--- start of Information provided ---
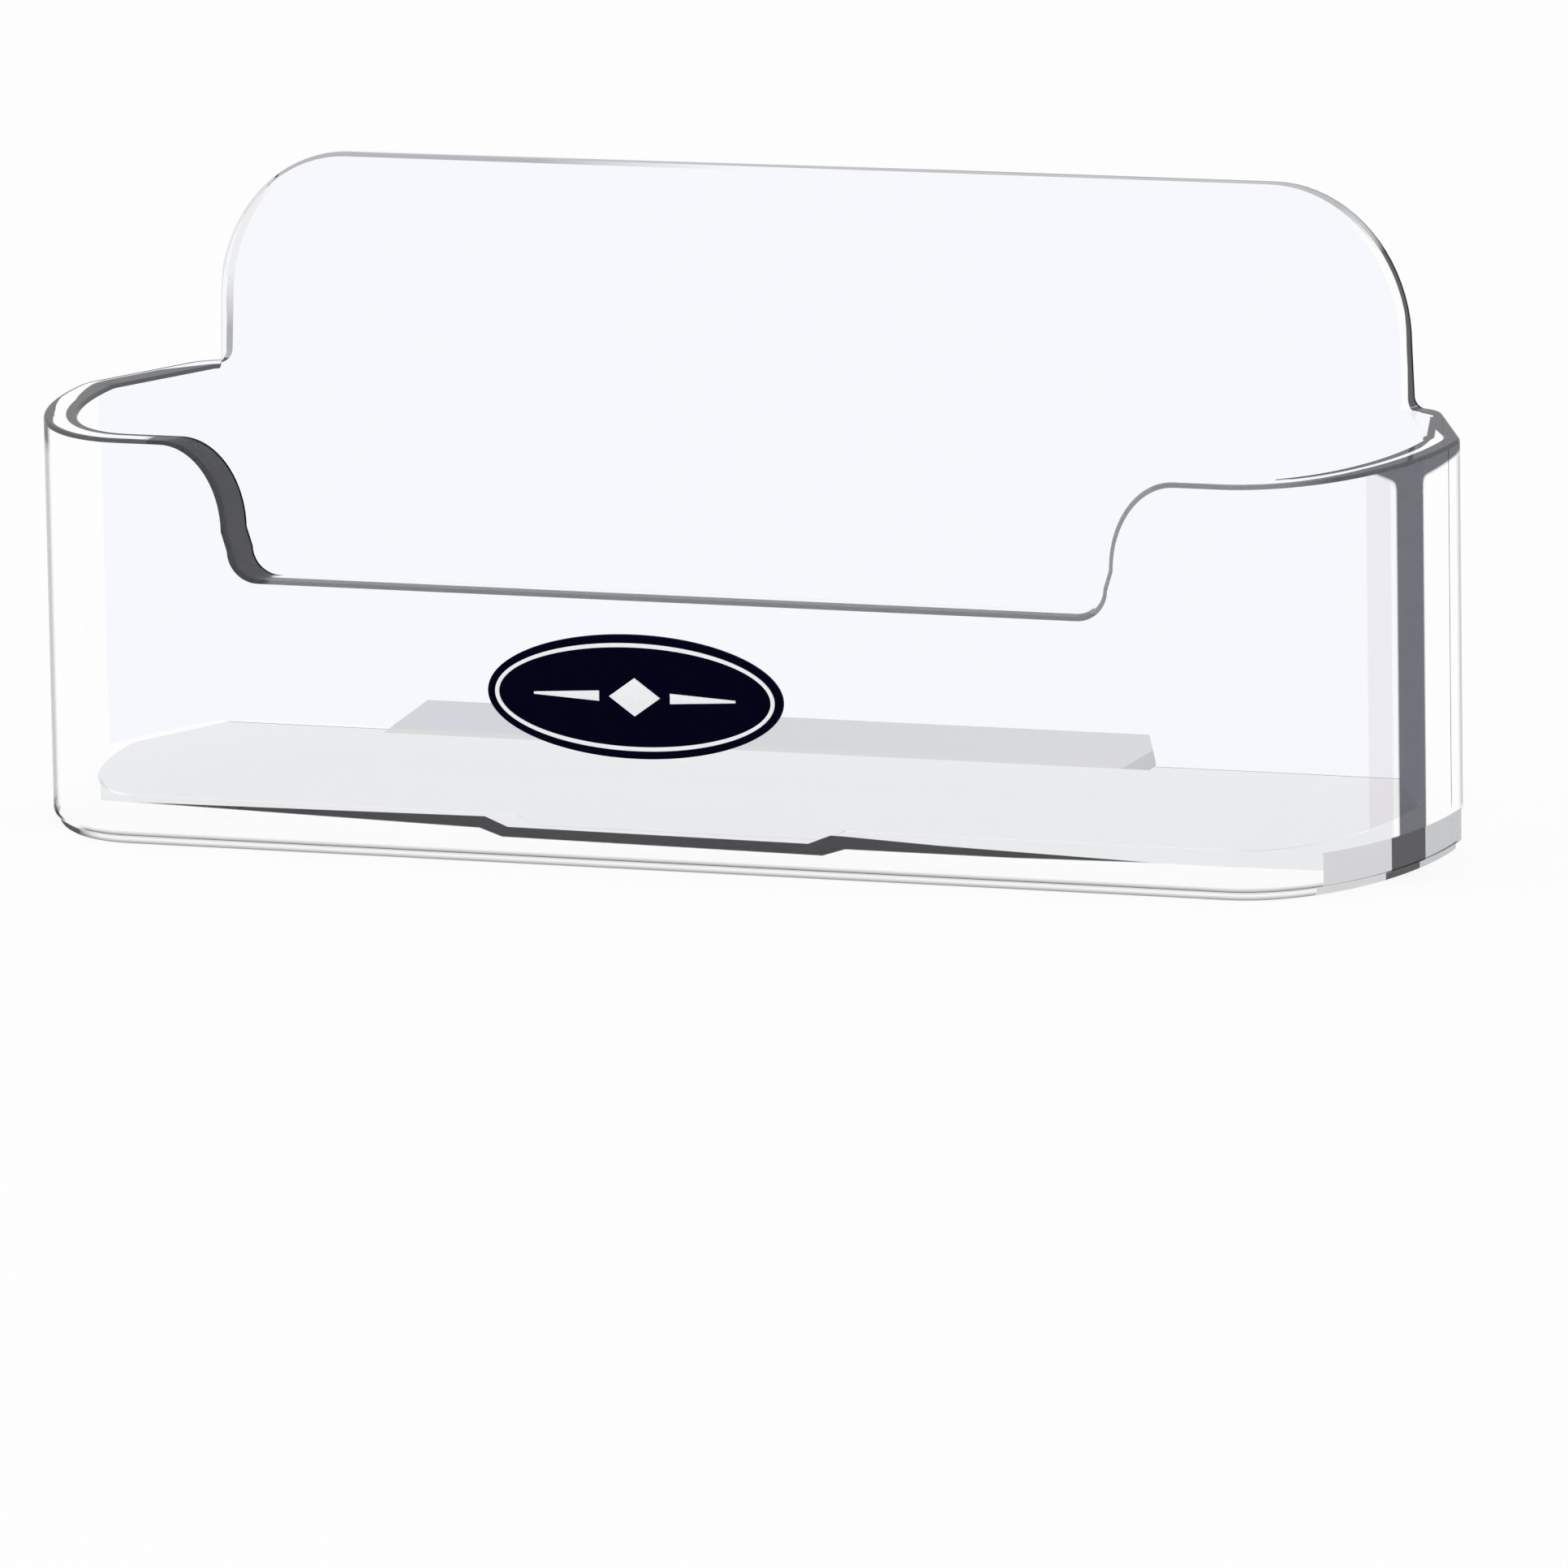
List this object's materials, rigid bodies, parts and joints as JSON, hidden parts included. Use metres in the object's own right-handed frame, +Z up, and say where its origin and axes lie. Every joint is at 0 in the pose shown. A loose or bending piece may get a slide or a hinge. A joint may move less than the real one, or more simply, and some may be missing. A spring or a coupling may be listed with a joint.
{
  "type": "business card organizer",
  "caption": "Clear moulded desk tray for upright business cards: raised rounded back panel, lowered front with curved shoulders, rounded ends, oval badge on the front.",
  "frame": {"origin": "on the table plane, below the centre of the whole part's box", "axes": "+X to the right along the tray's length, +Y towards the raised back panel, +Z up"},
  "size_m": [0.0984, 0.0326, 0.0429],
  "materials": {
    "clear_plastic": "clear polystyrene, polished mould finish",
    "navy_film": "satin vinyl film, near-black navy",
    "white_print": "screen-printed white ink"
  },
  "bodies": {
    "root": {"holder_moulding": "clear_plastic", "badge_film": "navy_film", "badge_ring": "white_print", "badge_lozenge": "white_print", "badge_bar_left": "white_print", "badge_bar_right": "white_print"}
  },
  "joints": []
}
--- end of Information provided ---
> Directions for this task: Work out how many lines of the listing above include "materials". Answer with the number and nothing more.

> Task answer: 2